» **The problem**
Only the lines from the one with "const citrine = new" through the one with "milky frosted root." are to be restated, word for word, with both of them included.

┌──

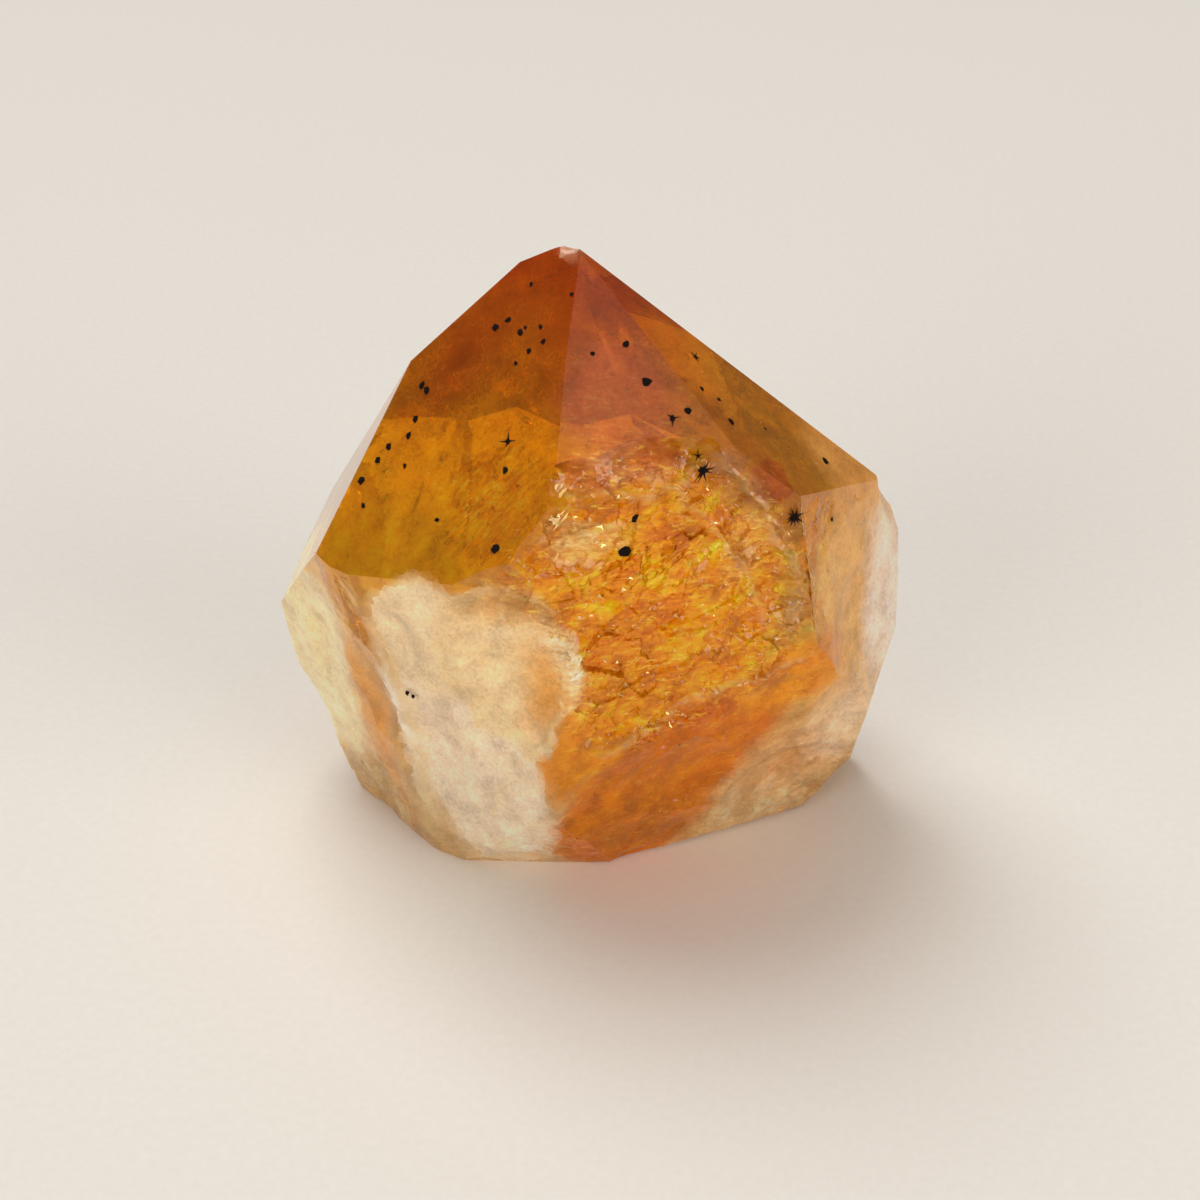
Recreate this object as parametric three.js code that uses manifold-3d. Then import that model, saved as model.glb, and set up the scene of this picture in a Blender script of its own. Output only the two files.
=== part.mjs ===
// A citrine crystal point: one quartz crystal with a polished six-sided tip, natural sides that
// taper to a broken root, and a flat cut underneath on which it stands upright.
//
// Units are millimetres and +Z is up. The crystal is one solid: a block of quartz cut by one plane
// for each face, then by shallow balls where conchoidal chips and hollows have broken out of it.
import * as THREE from "three";
import { mergeVertices } from "three/addons/utils/BufferGeometryUtils.js";
import Module from "manifold-3d";

const wasm = await Module();
wasm.setup();

// ---- Driving dimensions -------------------------------------------------------------------

const STOCK = 120; // side of the block that the faces are cut from
const CHIP_GRAIN = 1.5; // longest edge of a facet inside a chip
const AMBER = 0xc8780f;

// Each face is a plane. azimuth is the compass angle of its outward normal (0 is +X, 90 is +Y),
// tilt is the normal's angle above the horizon, and reach is the plane's distance from the
// point where the crystal's c axis meets the ground.
const TIP_FACES = [
  { name: "front_sliver", azimuth: -127, tilt: 37.5, reach: 39.4 },
  { name: "front_left", azimuth: -132, tilt: 34.5, reach: 37.1 },
  { name: "front_centre", azimuth: -81, tilt: 38.4, reach: 39.0 },
  { name: "front_right", azimuth: -13, tilt: 46.8, reach: 45.4 },
  { name: "back_right", azimuth: 58, tilt: 37.0, reach: 38.7 },
  { name: "back_left", azimuth: 95, tilt: 38.5, reach: 41.9 },
  { name: "left_upper", azimuth: 140, tilt: 39.0, reach: 45.3 },
  { name: "left_lower", azimuth: 176, tilt: 27.5, reach: 40.3 },
];
const SIDE_FACES = [
  { name: "left_flank", azimuth: -142, tilt: -11.5, reach: 16.8 },
  { name: "left_bevel", azimuth: -131, tilt: -9.6, reach: 15.35 },
  { name: "milky_front", azimuth: -121, tilt: -8.0, reach: 13.7 },
  { name: "front", azimuth: -75, tilt: 4.0, reach: 15.8 },
  { name: "front_root", azimuth: -65, tilt: -18.0, reach: 7.6 },
  { name: "right_flank", azimuth: -31, tilt: 8.0, reach: 26.2 },
  { name: "right_bevel", azimuth: -8, tilt: 2.0, reach: 30.5 },
  { name: "right_root", azimuth: -15, tilt: -13.0, reach: 23.1 },
  { name: "right_heel", azimuth: -25, tilt: -36.0, reach: 15.2 },
  { name: "right_edge", azimuth: 36, tilt: -1.0, reach: 29.1 },
  { name: "back", azimuth: 74, tilt: -4.0, reach: 28.0 },
  { name: "back_root", azimuth: 113, tilt: -10.5, reach: 26.8 },
  { name: "left_edge", azimuth: 167, tilt: -4.0, reach: 32.7 },
  { name: "left_root", azimuth: 165, tilt: -26.5, reach: 23.8 },
];
const UNDER_FACES = [
  { name: "front_toe", azimuth: -92, tilt: -32.0, reach: 6.9 },
  { name: "right_undercut", azimuth: -62, tilt: -79.0, reach: 1.1 },
  { name: "back_undercut", azimuth: 80, tilt: -74.0, reach: 5.6 },
  { name: "flat_cut", azimuth: 0, tilt: -90, reach: 0 },
];

// A chip is the part of a stretched ball that reaches into the crystal. at is the middle of the
// chip's mouth, azimuth and tilt say which way the mouth opens, roll turns its long way up from
// the level, and size is the mouth's length and width and the depth below the mouth.
const CHIPS = [
  { name: "milky_hollow", at: [-8.7, -15.1, 29.5], azimuth: -103, tilt: -2, roll: 84, size: [21, 17.5, 2.3] },
  { name: "milky_foot", at: [-16, -10, 9], azimuth: -123, tilt: -12, roll: 70, size: [18, 12, 1.1] },
  { name: "shoulder_groove", at: [14.2, -9.6, 41.5], azimuth: -78, tilt: 6, roll: -66, size: [19, 6, 1.1] },
  { name: "shoulder_bite", at: [16.2, -9.4, 34], azimuth: -72, tilt: 4, roll: -50, size: [9, 5, 0.8] },
  { name: "flap_left", at: [-1.2, -12.6, 47.2], azimuth: -84, tilt: 30, roll: -6, size: [8, 5.2, 0.6] },
  { name: "flap_middle", at: [3.4, -11.2, 48.0], azimuth: -79, tilt: 29, roll: 12, size: [11, 6.4, 0.8] },
  { name: "flap_right", at: [8.2, -10.4, 47.8], azimuth: -74, tilt: 27, roll: 38, size: [6.5, 5, 0.7] },
  { name: "pale_flake", at: [-1.4, -13.9, 40.6], azimuth: -80, tilt: 8, roll: -4, size: [10.5, 6, 0.7] },
  { name: "half_moon", at: [9.7, -11.1, 38], azimuth: -72, tilt: 10, roll: 70, size: [4.5, 3.4, 0.5] },
  { name: "front_step_left", at: [-1.5, -14.5, 32], azimuth: -84, tilt: 10, roll: 20, size: [8, 5, 0.6] },
  { name: "front_step_middle", at: [6.5, -12.5, 31.5], azimuth: -74, tilt: 10, roll: 10, size: [9, 6, 0.7] },
  { name: "front_step_right", at: [14, -10.4, 31.5], azimuth: -70, tilt: 0, roll: -20, size: [7, 5, 0.6] },
  { name: "front_step_low", at: [2.5, -14.2, 22.5], azimuth: -77, tilt: -2, roll: 22, size: [10, 5, 0.7] },
  { name: "ridge_nick", at: [8.8, -12.4, 22.4], azimuth: -70, tilt: -8, roll: 28, size: [6, 3.6, 0.8] },
  { name: "root_nick", at: [7.2, -11.6, 18], azimuth: -66, tilt: -16, roll: 30, size: [5, 3.4, 0.5] },
  { name: "root_shell", at: [17.2, -3.4, 7.5], azimuth: -58, tilt: -22, roll: 14, size: [13, 9, 1.0] },
  { name: "root_scoop", at: [22.4, -4.2, 15], azimuth: -50, tilt: -12, roll: 62, size: [12, 7, 0.8] },
  { name: "flank_shell", at: [26.2, -1.6, 25], azimuth: -26, tilt: 2, roll: 80, size: [15, 7, 0.8] },
  { name: "flank_corner", at: [29.4, 6.6, 34], azimuth: -6, tilt: 20, roll: 70, size: [11, 7, 0.6] },
  { name: "left_shell", at: [-27.6, 0.4, 22], azimuth: -146, tilt: -10, roll: 74, size: [18, 7, 0.7] },
  { name: "left_notch", at: [-21.9, 1.7, 46], azimuth: 178, tilt: 26, roll: 58, size: [3.4, 1.8, 0.35] },
  { name: "upper_notch", at: [-12.6, 4.2, 57.8], azimuth: 168, tilt: 38, roll: 40, size: [3.2, 1.7, 0.35] },
  { name: "tip_nick", at: [-3.2, 1.7, 64.2], azimuth: -118, tilt: 52, roll: 0, size: [3.4, 1.6, 0.4] },
  { name: "left_bite", at: [-22.6, 0.2, 1.6], azimuth: -150, tilt: -30, roll: 5, size: [7, 3.4, 0.7] },
  { name: "toe_bite", at: [-12.6, -9.2, 2.4], azimuth: -116, tilt: -34, roll: -4, size: [8, 3.6, 0.7] },
  { name: "front_bite", at: [6, -7.2, 1.6], azimuth: -72, tilt: -44, roll: 4, size: [9, 3.4, 0.6] },
  { name: "back_shell", at: [8, 27.6, 14], azimuth: 78, tilt: -6, roll: 12, size: [28, 20, 1.2] },
  { name: "back_step", at: [-8, 29.4, 20], azimuth: 104, tilt: -8, roll: 64, size: [20, 10, 0.9] },
  { name: "back_left_shell", at: [-22, 20.4, 17], azimuth: 126, tilt: -8, roll: 40, size: [20, 14, 1.0] },
  { name: "back_right_shell", at: [25.4, 14.6, 18], azimuth: 36, tilt: -4, roll: 70, size: [21, 11, 0.8] },
  { name: "left_root_shell", at: [-27.8, 12, 8.4], azimuth: 166, tilt: -22, roll: 12, size: [13, 8, 1.0] },
];

// Scars are small chips strewn over the natural faces, so that they are nowhere quite flat. Each is
// placed by a ray from the crystal's middle, opens within lean degrees of its face's normal, and
// is as deep as its share of its own width.
const SCARS = {
  seed: 11,
  count: 64,
  middle: [-1, 8],
  heights: [2.5, 34],
  lengths: [5, 13],
  slender: [0.5, 0.8],
  depth: [0.05, 0.085],
  lean: 9,
};

// ---- Shapes -------------------------------------------------------------------------------

const RADIANS = Math.PI / 180;
const UP = new THREE.Vector3(0, 0, 1);

/** The unit vector at an azimuth and a tilt, both in degrees. */
function direction(azimuth, tilt) {
  const a = azimuth * RADIANS;
  const t = tilt * RADIANS;
  return new THREE.Vector3(Math.cos(a) * Math.cos(t), Math.sin(a) * Math.cos(t), Math.sin(t));
}

/** A closed three.js geometry as a solid that can be joined and cut. */
function solidFrom(geometry) {
  const bare = geometry.clone();
  bare.deleteAttribute("normal");
  bare.deleteAttribute("uv");
  const merged = mergeVertices(bare, 1e-4);
  const mesh = new wasm.Mesh({
    numProp: 3,
    vertProperties: merged.attributes.position.array,
    triVerts: new Uint32Array(merged.index.array),
  });
  return new wasm.Manifold(mesh);
}

/** The block of waste that lies outside one face. */
function wasteOutside({ azimuth, tilt, reach }) {
  const turn = new THREE.Quaternion().setFromUnitVectors(UP, direction(azimuth, tilt));
  const block = new THREE.BoxGeometry(2 * STOCK, 2 * STOCK, STOCK);
  block.translate(0, 0, reach + STOCK / 2);
  block.applyQuaternion(turn);
  return solidFrom(block);
}

/** The stretched ball that breaks one chip out of the crystal. */
function ballOf({ at, azimuth, tilt, roll, size }) {
  const [length, width, depth] = size;
  const radius = (width * width) / (8 * depth) + depth / 2;
  const detail = Math.ceil((1.05 * radius) / CHIP_GRAIN);
  const ball = new THREE.IcosahedronGeometry(radius, detail);
  ball.scale(length / width, 1, 1);
  ball.translate(0, 0, radius - depth);
  ball.rotateZ(roll * RADIANS);

  const opening = direction(azimuth, tilt);
  const level = new THREE.Vector3().crossVectors(UP, opening).normalize();
  const upright = new THREE.Vector3().crossVectors(opening, level);
  ball.applyMatrix4(new THREE.Matrix4().makeBasis(level, upright, opening));
  ball.translate(...at);
  return solidFrom(ball);
}

/** A repeatable source of numbers from 0 to 1. */
function numbersFrom(seed) {
  let state = seed >>> 0;
  return () => {
    state = (Math.imul(state, 1664525) + 1013904223) >>> 0;
    return state / 2 ** 32;
  };
}

/** The face that a level ray from the middle leaves through, and the point where it does. */
function wayOut(azimuth, height) {
  const start = new THREE.Vector3(...SCARS.middle, height);
  const ray = direction(azimuth, 0);
  let nearest = { travel: Infinity };
  for (const face of [...TIP_FACES, ...SIDE_FACES, ...UNDER_FACES]) {
    const normal = direction(face.azimuth, face.tilt);
    const travel = (face.reach - normal.dot(start)) / normal.dot(ray);
    if (travel > 0 && travel < nearest.travel) {
      nearest = { travel, face };
    }
  }
  return { face: nearest.face, point: start.addScaledVector(ray, nearest.travel) };
}

/** The scars, as chips. Rays that leave through a polished face of the tip leave no scar. */
function scars() {
  const random = numbersFrom(SCARS.seed);
  const between = ([low, high]) => low + (high - low) * random();
  const list = [];
  for (let i = 0; i < SCARS.count; i += 1) {
    const { face, point } = wayOut(360 * random(), between(SCARS.heights));
    const lean = [-SCARS.lean, SCARS.lean];
    const azimuth = face.azimuth + between(lean);
    const tilt = face.tilt + between(lean);
    const roll = between([0, 180]);
    const length = between(SCARS.lengths);
    const width = length * between(SCARS.slender);
    const depth = width * between(SCARS.depth);
    if (SIDE_FACES.includes(face)) {
      list.push({ at: point.toArray(), azimuth, tilt, roll, size: [length, width, depth] });
    }
  }
  return list;
}

/** A solid as a three.js geometry. */
function geometryFrom(solid) {
  const { vertProperties, triVerts } = solid.getMesh();
  const geometry = new THREE.BufferGeometry();
  geometry.setAttribute("position", new THREE.BufferAttribute(vertProperties, 3));
  geometry.setIndex(new THREE.BufferAttribute(triVerts, 1));
  geometry.computeVertexNormals();
  return geometry;
}

// ---- The crystal --------------------------------------------------------------------------

/** The whole crystal, cut face by face and then chipped. */
function crystalGeometry() {
  let crystal = solidFrom(new THREE.BoxGeometry(STOCK, STOCK, 2 * STOCK));
  for (const face of [...TIP_FACES, ...SIDE_FACES, ...UNDER_FACES]) {
    crystal = crystal.subtract(wasteOutside(face));
  }
  for (const chip of [...CHIPS, ...scars()]) {
    crystal = crystal.subtract(ballOf(chip));
  }
  return geometryFrom(crystal);
}

/** Moves a geometry so that the middle of its box's underside is at the origin. */
function standOnOrigin(geometry) {
  geometry.computeBoundingBox();
  const { min, max } = geometry.boundingBox;
  geometry.translate(-(min.x + max.x) / 2, -(min.y + max.y) / 2, -min.z);
  return geometry;
}

const citrine = new THREE.MeshStandardMaterial({ color: AMBER, roughness: 0.12, metalness: 0 });
const crystal = new THREE.Mesh(standOnOrigin(crystalGeometry()), citrine);
crystal.name = "citrine_point";

const part = new THREE.Group();
part.add(crystal);

export default part;
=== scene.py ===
"""A citrine crystal point: polished amber tip, hackly golden front, milky frosted root.

Every length in the dataclasses is in millimetres unless its name says otherwise, and every place
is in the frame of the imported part: X to the right, Y away from the broad front, Z up, with the
origin under the middle of the crystal. The meshes themselves are in metres.
"""

import logging
import math
from dataclasses import dataclass, field
from enum import Enum
from typing import Callable

import bmesh
import bpy
import numpy as np
from mathutils import Euler, Matrix, Vector, noise

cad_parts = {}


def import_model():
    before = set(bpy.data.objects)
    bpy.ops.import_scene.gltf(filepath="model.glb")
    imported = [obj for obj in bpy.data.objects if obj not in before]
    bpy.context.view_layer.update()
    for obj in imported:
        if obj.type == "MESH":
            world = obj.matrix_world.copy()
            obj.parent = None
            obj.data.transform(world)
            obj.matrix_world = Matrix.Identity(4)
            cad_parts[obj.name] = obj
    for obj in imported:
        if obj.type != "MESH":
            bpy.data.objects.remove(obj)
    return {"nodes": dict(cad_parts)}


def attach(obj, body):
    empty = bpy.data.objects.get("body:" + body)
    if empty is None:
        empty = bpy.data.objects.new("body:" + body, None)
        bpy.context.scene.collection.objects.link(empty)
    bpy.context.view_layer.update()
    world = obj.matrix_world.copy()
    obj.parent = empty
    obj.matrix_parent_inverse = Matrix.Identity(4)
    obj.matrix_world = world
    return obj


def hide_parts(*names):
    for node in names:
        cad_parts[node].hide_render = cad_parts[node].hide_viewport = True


LOG = logging.getLogger("citrine")
MM = 0.001
BODY = "root"
NODE = "citrine_point"

Triple = tuple[float, float, float]
Colour = tuple[float, float, float, float]


# ---- Small tools --------------------------------------------------------------------------


def linear(hex_code: str) -> Colour:
    """Turns an sRGB hex colour into a linear one.

    Args:
        hex_code: six hex digits, such as "C98510".

    Returns:
        Linear red, green, blue and an alpha of one.
    """
    parts = [int(hex_code[i : i + 2], 16) / 255 for i in (0, 2, 4)]
    curve = [c / 12.92 if c <= 0.04045 else ((c + 0.055) / 1.055) ** 2.4 for c in parts]
    return (curve[0], curve[1], curve[2], 1.0)


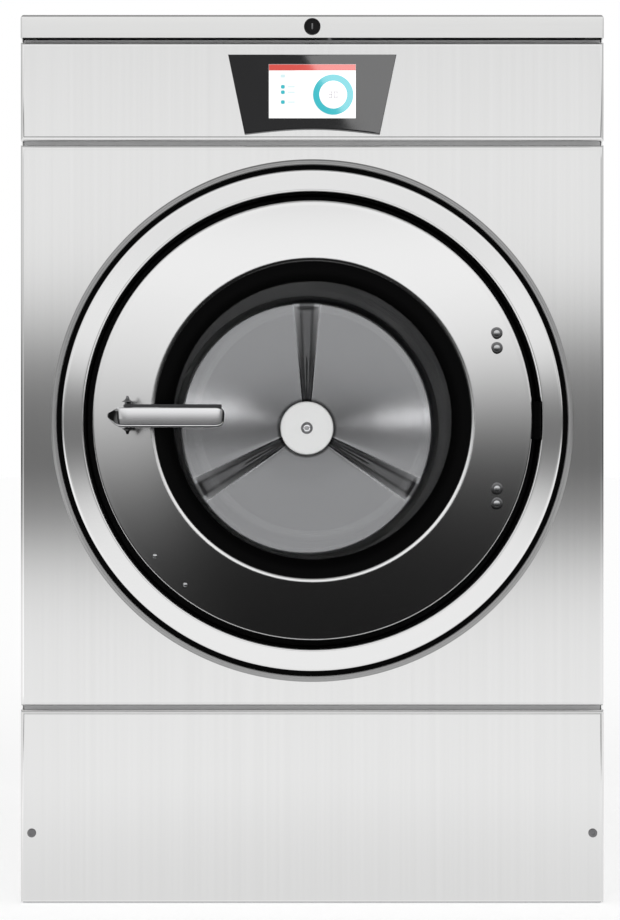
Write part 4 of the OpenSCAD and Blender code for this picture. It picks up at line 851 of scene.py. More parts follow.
make_piece("hub_bolt", button(*AXIS, head_profile(7.4, hub_low[1], hub_face, 0.4, 2.0)), "drum",
           CHROME)
# The dark steel washer round the hub bolt is painted shade for the recess round its head.
washer = chain((0, hub_face), (10.2, hub_face), (9.6, hub_face - 1.2), (0, hub_face - 1.2))
make_piece("hub_washer_painted_shade", button(*AXIS, washer), "drum", DARK_STEEL)
BOLT_X, BOLT_MIDDLE, BOLT_UP = 247.5, AXIS[1] + 2.4, (94.5, 114.5)
bolts, sinks = [], []
for z in [BOLT_MIDDLE + way * up for up in BOLT_UP for way in (-1, 1)]:
    front = crown_s(math.hypot(BOLT_X, z - AXIS[1])) - 0.4
    head = [(0, HINGE_FACE - 0.5), (4.4, HINGE_FACE - 0.5), (4.4, front - 2.2), (3.9, front - 2.9),
            (2.4, front - 3.3), (0, front - 3.4)]
    bolts.append(button(BOLT_X, z, head))
    sink = [(4.2, front + 3), (4.2, front - 1.9), (6.6, front - 2.0), (7.8, front - 1.6),
            (8.0, front - 1.2), (8.0, front + 3)]
    sinks.append(turned(sink, 48, (BOLT_X, z)))
make_piece("hinge_bolt_heads", joined(*bolts), "door", BRIGHT_STEEL, "hinge_bolts")
# Dark steel sink rings round the bolt heads: painted shade for the recesses round them.
make_piece("hinge_bolt_sinks_painted_shade", joined(*sinks), "door", DARK_STEEL)
RIVETS_AT_R, RIVET_R, RIVET_ANGLES, RIVET_PROUD = 280.0, 3.5, (220.8, 232.3), 2
dots = []
for angle in np.radians(RIVET_ANGLES):
    x, z = RIVETS_AT_R * math.cos(angle), AXIS[1] + RIVETS_AT_R * math.sin(angle)
    dome = arc(0, crown_s(RIVETS_AT_R) - RIVET_PROUD + RIVET_R, RIVET_R, 0, -90, 8)
    dots.append(button(x, z, chain((0, FRAME_FRONT), (RIVET_R, FRAME_FRONT), dome)))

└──

» **Problem solution**
const citrine = new THREE.MeshStandardMaterial({ color: AMBER, roughness: 0.12, metalness: 0 });
const crystal = new THREE.Mesh(standOnOrigin(crystalGeometry()), citrine);
crystal.name = "citrine_point";

const part = new THREE.Group();
part.add(crystal);

export default part;
=== scene.py ===
"""A citrine crystal point: polished amber tip, hackly golden front, milky frosted root.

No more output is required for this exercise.